Problem to work on —
Go through the listing and copy every line word for word.

Data provided —

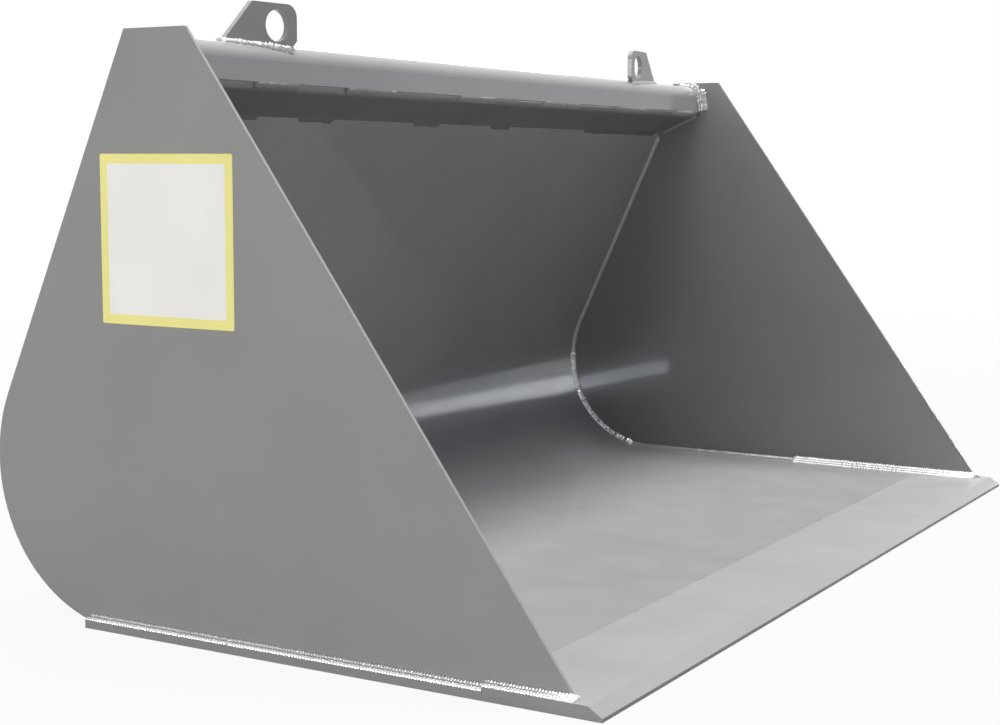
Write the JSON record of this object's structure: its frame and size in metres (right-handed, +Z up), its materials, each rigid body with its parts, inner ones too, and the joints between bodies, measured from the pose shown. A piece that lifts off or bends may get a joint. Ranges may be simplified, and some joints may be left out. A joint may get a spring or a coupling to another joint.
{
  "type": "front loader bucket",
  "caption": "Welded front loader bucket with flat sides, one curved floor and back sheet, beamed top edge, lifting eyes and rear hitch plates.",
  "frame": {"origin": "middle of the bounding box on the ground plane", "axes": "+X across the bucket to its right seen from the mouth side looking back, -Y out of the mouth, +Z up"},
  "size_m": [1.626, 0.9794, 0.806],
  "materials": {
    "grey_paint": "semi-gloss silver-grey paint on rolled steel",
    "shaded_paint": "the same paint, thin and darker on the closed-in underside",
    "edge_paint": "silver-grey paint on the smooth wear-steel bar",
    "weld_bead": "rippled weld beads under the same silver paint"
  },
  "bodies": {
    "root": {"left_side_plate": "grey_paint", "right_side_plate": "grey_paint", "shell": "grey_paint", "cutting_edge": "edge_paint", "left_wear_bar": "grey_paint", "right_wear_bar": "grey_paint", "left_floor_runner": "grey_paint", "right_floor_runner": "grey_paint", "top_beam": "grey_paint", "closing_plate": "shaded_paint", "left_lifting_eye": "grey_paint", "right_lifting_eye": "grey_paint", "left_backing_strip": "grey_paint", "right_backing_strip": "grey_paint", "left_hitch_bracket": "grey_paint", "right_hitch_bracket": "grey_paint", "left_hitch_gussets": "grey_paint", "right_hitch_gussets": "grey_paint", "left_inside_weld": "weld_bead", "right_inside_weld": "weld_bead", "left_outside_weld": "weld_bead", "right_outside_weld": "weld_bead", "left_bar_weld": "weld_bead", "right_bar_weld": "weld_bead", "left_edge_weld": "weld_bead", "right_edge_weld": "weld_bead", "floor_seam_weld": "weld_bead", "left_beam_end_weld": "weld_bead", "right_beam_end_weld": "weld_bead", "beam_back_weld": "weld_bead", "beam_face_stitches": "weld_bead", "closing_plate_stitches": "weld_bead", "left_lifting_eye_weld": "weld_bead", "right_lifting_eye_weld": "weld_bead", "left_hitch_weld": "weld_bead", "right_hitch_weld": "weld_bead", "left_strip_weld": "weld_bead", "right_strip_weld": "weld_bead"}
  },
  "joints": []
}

Worked answer —
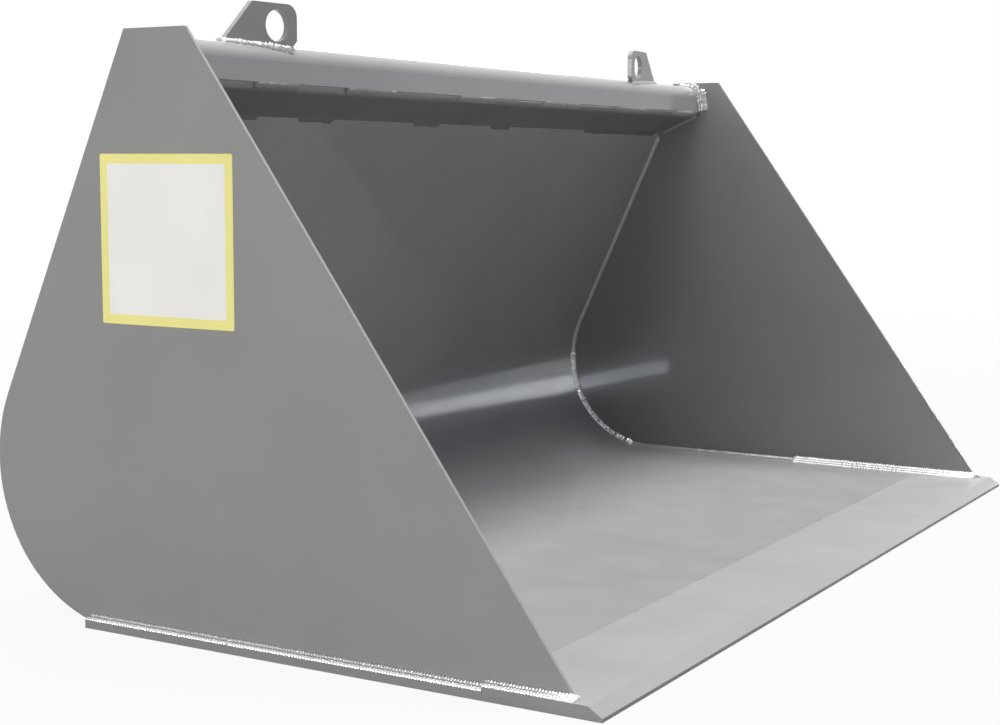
Write the JSON record of this object's structure: its frame and size in metres (right-handed, +Z up), its materials, each rigid body with its parts, inner ones too, and the joints between bodies, measured from the pose shown. A piece that lifts off or bends may get a joint. Ranges may be simplified, and some joints may be left out. A joint may get a spring or a coupling to another joint.
{
  "type": "front loader bucket",
  "caption": "Welded front loader bucket with flat sides, one curved floor and back sheet, beamed top edge, lifting eyes and rear hitch plates.",
  "frame": {"origin": "middle of the bounding box on the ground plane", "axes": "+X across the bucket to its right seen from the mouth side looking back, -Y out of the mouth, +Z up"},
  "size_m": [1.626, 0.9794, 0.806],
  "materials": {
    "grey_paint": "semi-gloss silver-grey paint on rolled steel",
    "shaded_paint": "the same paint, thin and darker on the closed-in underside",
    "edge_paint": "silver-grey paint on the smooth wear-steel bar",
    "weld_bead": "rippled weld beads under the same silver paint"
  },
  "bodies": {
    "root": {"left_side_plate": "grey_paint", "right_side_plate": "grey_paint", "shell": "grey_paint", "cutting_edge": "edge_paint", "left_wear_bar": "grey_paint", "right_wear_bar": "grey_paint", "left_floor_runner": "grey_paint", "right_floor_runner": "grey_paint", "top_beam": "grey_paint", "closing_plate": "shaded_paint", "left_lifting_eye": "grey_paint", "right_lifting_eye": "grey_paint", "left_backing_strip": "grey_paint", "right_backing_strip": "grey_paint", "left_hitch_bracket": "grey_paint", "right_hitch_bracket": "grey_paint", "left_hitch_gussets": "grey_paint", "right_hitch_gussets": "grey_paint", "left_inside_weld": "weld_bead", "right_inside_weld": "weld_bead", "left_outside_weld": "weld_bead", "right_outside_weld": "weld_bead", "left_bar_weld": "weld_bead", "right_bar_weld": "weld_bead", "left_edge_weld": "weld_bead", "right_edge_weld": "weld_bead", "floor_seam_weld": "weld_bead", "left_beam_end_weld": "weld_bead", "right_beam_end_weld": "weld_bead", "beam_back_weld": "weld_bead", "beam_face_stitches": "weld_bead", "closing_plate_stitches": "weld_bead", "left_lifting_eye_weld": "weld_bead", "right_lifting_eye_weld": "weld_bead", "left_hitch_weld": "weld_bead", "right_hitch_weld": "weld_bead", "left_strip_weld": "weld_bead", "right_strip_weld": "weld_bead"}
  },
  "joints": []
}